Output the records. Match them exactly.
== Task input
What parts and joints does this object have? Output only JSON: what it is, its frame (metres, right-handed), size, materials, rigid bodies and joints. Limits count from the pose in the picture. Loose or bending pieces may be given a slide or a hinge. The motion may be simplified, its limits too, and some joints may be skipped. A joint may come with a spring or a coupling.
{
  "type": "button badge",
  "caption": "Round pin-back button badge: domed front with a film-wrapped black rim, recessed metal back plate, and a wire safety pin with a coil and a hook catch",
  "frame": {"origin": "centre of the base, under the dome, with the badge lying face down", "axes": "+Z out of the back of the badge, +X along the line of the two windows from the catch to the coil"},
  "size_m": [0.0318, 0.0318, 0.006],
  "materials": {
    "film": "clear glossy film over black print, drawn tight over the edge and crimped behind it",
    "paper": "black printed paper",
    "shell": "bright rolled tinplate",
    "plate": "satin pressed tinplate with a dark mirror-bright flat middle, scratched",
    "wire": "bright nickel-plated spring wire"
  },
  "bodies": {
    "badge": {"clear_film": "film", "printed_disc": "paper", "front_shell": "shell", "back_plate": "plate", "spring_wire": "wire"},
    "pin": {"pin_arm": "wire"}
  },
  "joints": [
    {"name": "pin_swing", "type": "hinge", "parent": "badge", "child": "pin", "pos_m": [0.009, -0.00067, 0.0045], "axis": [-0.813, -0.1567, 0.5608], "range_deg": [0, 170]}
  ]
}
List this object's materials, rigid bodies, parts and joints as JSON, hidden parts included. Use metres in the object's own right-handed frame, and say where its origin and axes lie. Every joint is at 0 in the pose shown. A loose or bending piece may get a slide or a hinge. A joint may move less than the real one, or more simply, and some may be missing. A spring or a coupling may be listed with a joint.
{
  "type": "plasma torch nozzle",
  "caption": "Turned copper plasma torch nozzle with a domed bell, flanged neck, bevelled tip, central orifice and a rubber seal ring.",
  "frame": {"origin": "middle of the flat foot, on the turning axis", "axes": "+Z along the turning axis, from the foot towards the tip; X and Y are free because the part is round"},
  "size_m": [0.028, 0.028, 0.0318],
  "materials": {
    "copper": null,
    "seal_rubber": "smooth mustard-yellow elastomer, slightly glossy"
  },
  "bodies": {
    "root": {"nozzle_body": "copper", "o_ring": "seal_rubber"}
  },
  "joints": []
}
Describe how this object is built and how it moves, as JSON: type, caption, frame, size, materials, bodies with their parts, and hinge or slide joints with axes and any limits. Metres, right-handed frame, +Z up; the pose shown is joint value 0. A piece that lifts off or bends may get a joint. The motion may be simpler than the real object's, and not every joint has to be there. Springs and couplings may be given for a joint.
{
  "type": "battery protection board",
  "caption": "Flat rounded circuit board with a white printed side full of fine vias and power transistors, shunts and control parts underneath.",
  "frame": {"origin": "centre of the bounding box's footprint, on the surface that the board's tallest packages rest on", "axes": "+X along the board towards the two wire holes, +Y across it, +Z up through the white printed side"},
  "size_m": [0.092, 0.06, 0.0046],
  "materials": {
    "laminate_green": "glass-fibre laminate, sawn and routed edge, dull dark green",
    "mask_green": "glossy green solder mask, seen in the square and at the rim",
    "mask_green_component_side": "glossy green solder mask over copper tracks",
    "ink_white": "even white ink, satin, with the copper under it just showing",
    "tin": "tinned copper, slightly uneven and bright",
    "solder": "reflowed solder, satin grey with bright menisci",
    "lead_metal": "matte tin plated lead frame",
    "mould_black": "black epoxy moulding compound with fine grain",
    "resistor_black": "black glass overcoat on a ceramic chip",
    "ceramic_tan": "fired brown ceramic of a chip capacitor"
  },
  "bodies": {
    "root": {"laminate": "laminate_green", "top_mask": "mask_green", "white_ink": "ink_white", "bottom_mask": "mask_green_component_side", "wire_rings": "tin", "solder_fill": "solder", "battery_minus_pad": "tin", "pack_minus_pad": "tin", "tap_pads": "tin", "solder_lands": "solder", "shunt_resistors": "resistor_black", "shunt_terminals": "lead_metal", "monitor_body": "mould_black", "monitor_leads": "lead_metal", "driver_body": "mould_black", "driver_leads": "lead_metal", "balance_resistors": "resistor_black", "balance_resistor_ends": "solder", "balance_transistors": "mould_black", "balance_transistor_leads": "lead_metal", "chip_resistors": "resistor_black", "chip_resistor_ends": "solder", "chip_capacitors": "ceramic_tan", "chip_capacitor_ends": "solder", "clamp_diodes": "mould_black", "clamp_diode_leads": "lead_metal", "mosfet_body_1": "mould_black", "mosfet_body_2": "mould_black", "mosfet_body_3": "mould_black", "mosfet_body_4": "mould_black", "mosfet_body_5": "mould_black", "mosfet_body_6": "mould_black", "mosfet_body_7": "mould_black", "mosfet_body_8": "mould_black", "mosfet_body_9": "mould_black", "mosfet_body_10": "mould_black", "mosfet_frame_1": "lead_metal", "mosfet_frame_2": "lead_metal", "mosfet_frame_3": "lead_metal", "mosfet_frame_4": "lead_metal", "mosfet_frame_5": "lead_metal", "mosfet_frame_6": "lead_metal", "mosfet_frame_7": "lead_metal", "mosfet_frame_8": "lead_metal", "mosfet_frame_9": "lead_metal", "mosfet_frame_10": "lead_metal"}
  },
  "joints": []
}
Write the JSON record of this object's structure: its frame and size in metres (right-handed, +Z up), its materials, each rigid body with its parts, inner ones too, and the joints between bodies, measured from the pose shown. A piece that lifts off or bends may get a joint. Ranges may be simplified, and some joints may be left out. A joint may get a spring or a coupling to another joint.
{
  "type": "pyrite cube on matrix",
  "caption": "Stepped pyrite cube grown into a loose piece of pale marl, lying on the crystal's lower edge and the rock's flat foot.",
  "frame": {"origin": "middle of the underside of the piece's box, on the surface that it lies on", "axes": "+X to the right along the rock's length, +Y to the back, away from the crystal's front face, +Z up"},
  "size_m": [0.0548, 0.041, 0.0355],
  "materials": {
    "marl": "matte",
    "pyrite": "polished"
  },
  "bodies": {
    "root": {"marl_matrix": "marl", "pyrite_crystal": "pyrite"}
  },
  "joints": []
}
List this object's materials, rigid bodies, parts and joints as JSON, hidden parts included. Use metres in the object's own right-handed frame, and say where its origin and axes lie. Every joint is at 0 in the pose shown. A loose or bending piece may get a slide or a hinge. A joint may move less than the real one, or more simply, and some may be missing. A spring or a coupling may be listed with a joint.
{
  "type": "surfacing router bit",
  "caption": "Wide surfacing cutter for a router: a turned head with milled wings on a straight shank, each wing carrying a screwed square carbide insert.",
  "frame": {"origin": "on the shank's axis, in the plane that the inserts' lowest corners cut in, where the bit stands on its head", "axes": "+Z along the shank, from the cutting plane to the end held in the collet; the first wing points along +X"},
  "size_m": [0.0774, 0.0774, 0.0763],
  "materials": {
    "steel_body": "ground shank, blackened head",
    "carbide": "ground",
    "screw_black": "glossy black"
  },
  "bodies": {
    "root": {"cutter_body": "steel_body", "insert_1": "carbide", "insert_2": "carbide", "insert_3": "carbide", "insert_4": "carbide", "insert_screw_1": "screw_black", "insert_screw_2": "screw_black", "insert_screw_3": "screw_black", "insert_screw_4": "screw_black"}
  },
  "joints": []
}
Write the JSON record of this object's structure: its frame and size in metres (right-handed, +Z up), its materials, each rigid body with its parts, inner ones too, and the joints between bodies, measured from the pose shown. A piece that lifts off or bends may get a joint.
====
Full answer:
What parts and joints does this object have? Output only JSON: what it is, its frame (metres, right-handed), size, materials, rigid bodies and joints. Limits count from the pose in the picture. Loose or bending pieces may be given a slide or a hinge. The motion may be simplified, its limits too, and some joints may be skipped. A joint may come with a spring or a coupling.
{
  "type": "button badge",
  "caption": "Round pin-back button badge: domed front with a film-wrapped black rim, recessed metal back plate, and a wire safety pin with a coil and a hook catch",
  "frame": {"origin": "centre of the base, under the dome, with the badge lying face down", "axes": "+Z out of the back of the badge, +X along the line of the two windows from the catch to the coil"},
  "size_m": [0.0318, 0.0318, 0.006],
  "materials": {
    "film": "clear glossy film over black print, drawn tight over the edge and crimped behind it",
    "paper": "black printed paper",
    "shell": "bright rolled tinplate",
    "plate": "satin pressed tinplate with a dark mirror-bright flat middle, scratched",
    "wire": "bright nickel-plated spring wire"
  },
  "bodies": {
    "badge": {"clear_film": "film", "printed_disc": "paper", "front_shell": "shell", "back_plate": "plate", "spring_wire": "wire"},
    "pin": {"pin_arm": "wire"}
  },
  "joints": [
    {"name": "pin_swing", "type": "hinge", "parent": "badge", "child": "pin", "pos_m": [0.009, -0.00067, 0.0045], "axis": [-0.813, -0.1567, 0.5608], "range_deg": [0, 170]}
  ]
}
List this object's materials, rigid bodies, parts and joints as JSON, hidden parts included. Use metres in the object's own right-handed frame, and say where its origin and axes lie. Every joint is at 0 in the pose shown. A loose or bending piece may get a slide or a hinge. A joint may move less than the real one, or more simply, and some may be missing. A spring or a coupling may be listed with a joint.
{
  "type": "plasma torch nozzle",
  "caption": "Turned copper plasma torch nozzle with a domed bell, flanged neck, bevelled tip, central orifice and a rubber seal ring.",
  "frame": {"origin": "middle of the flat foot, on the turning axis", "axes": "+Z along the turning axis, from the foot towards the tip; X and Y are free because the part is round"},
  "size_m": [0.028, 0.028, 0.0318],
  "materials": {
    "copper": null,
    "seal_rubber": "smooth mustard-yellow elastomer, slightly glossy"
  },
  "bodies": {
    "root": {"nozzle_body": "copper", "o_ring": "seal_rubber"}
  },
  "joints": []
}
Describe how this object is built and how it moves, as JSON: type, caption, frame, size, materials, bodies with their parts, and hinge or slide joints with axes and any limits. Metres, right-handed frame, +Z up; the pose shown is joint value 0. A piece that lifts off or bends may get a joint. The motion may be simpler than the real object's, and not every joint has to be there. Springs and couplings may be given for a joint.
{
  "type": "battery protection board",
  "caption": "Flat rounded circuit board with a white printed side full of fine vias and power transistors, shunts and control parts underneath.",
  "frame": {"origin": "centre of the bounding box's footprint, on the surface that the board's tallest packages rest on", "axes": "+X along the board towards the two wire holes, +Y across it, +Z up through the white printed side"},
  "size_m": [0.092, 0.06, 0.0046],
  "materials": {
    "laminate_green": "glass-fibre laminate, sawn and routed edge, dull dark green",
    "mask_green": "glossy green solder mask, seen in the square and at the rim",
    "mask_green_component_side": "glossy green solder mask over copper tracks",
    "ink_white": "even white ink, satin, with the copper under it just showing",
    "tin": "tinned copper, slightly uneven and bright",
    "solder": "reflowed solder, satin grey with bright menisci",
    "lead_metal": "matte tin plated lead frame",
    "mould_black": "black epoxy moulding compound with fine grain",
    "resistor_black": "black glass overcoat on a ceramic chip",
    "ceramic_tan": "fired brown ceramic of a chip capacitor"
  },
  "bodies": {
    "root": {"laminate": "laminate_green", "top_mask": "mask_green", "white_ink": "ink_white", "bottom_mask": "mask_green_component_side", "wire_rings": "tin", "solder_fill": "solder", "battery_minus_pad": "tin", "pack_minus_pad": "tin", "tap_pads": "tin", "solder_lands": "solder", "shunt_resistors": "resistor_black", "shunt_terminals": "lead_metal", "monitor_body": "mould_black", "monitor_leads": "lead_metal", "driver_body": "mould_black", "driver_leads": "lead_metal", "balance_resistors": "resistor_black", "balance_resistor_ends": "solder", "balance_transistors": "mould_black", "balance_transistor_leads": "lead_metal", "chip_resistors": "resistor_black", "chip_resistor_ends": "solder", "chip_capacitors": "ceramic_tan", "chip_capacitor_ends": "solder", "clamp_diodes": "mould_black", "clamp_diode_leads": "lead_metal", "mosfet_body_1": "mould_black", "mosfet_body_2": "mould_black", "mosfet_body_3": "mould_black", "mosfet_body_4": "mould_black", "mosfet_body_5": "mould_black", "mosfet_body_6": "mould_black", "mosfet_body_7": "mould_black", "mosfet_body_8": "mould_black", "mosfet_body_9": "mould_black", "mosfet_body_10": "mould_black", "mosfet_frame_1": "lead_metal", "mosfet_frame_2": "lead_metal", "mosfet_frame_3": "lead_metal", "mosfet_frame_4": "lead_metal", "mosfet_frame_5": "lead_metal", "mosfet_frame_6": "lead_metal", "mosfet_frame_7": "lead_metal", "mosfet_frame_8": "lead_metal", "mosfet_frame_9": "lead_metal", "mosfet_frame_10": "lead_metal"}
  },
  "joints": []
}
Write the JSON record of this object's structure: its frame and size in metres (right-handed, +Z up), its materials, each rigid body with its parts, inner ones too, and the joints between bodies, measured from the pose shown. A piece that lifts off or bends may get a joint. Ranges may be simplified, and some joints may be left out. A joint may get a spring or a coupling to another joint.
{
  "type": "pyrite cube on matrix",
  "caption": "Stepped pyrite cube grown into a loose piece of pale marl, lying on the crystal's lower edge and the rock's flat foot.",
  "frame": {"origin": "middle of the underside of the piece's box, on the surface that it lies on", "axes": "+X to the right along the rock's length, +Y to the back, away from the crystal's front face, +Z up"},
  "size_m": [0.0548, 0.041, 0.0355],
  "materials": {
    "marl": "matte",
    "pyrite": "polished"
  },
  "bodies": {
    "root": {"marl_matrix": "marl", "pyrite_crystal": "pyrite"}
  },
  "joints": []
}
List this object's materials, rigid bodies, parts and joints as JSON, hidden parts included. Use metres in the object's own right-handed frame, and say where its origin and axes lie. Every joint is at 0 in the pose shown. A loose or bending piece may get a slide or a hinge. A joint may move less than the real one, or more simply, and some may be missing. A spring or a coupling may be listed with a joint.
{
  "type": "surfacing router bit",
  "caption": "Wide surfacing cutter for a router: a turned head with milled wings on a straight shank, each wing carrying a screwed square carbide insert.",
  "frame": {"origin": "on the shank's axis, in the plane that the inserts' lowest corners cut in, where the bit stands on its head", "axes": "+Z along the shank, from the cutting plane to the end held in the collet; the first wing points along +X"},
  "size_m": [0.0774, 0.0774, 0.0763],
  "materials": {
    "steel_body": "ground shank, blackened head",
    "carbide": "ground",
    "screw_black": "glossy black"
  },
  "bodies": {
    "root": {"cutter_body": "steel_body", "insert_1": "carbide", "insert_2": "carbide", "insert_3": "carbide", "insert_4": "carbide", "insert_screw_1": "screw_black", "insert_screw_2": "screw_black", "insert_screw_3": "screw_black", "insert_screw_4": "screw_black"}
  },
  "joints": []
}
Write the JSON record of this object's structure: its frame and size in metres (right-handed, +Z up), its materials, each rigid body with its parts, inner ones too, and the joints between bodies, measured from the pose shown. A piece that lifts off or bends may get a joint.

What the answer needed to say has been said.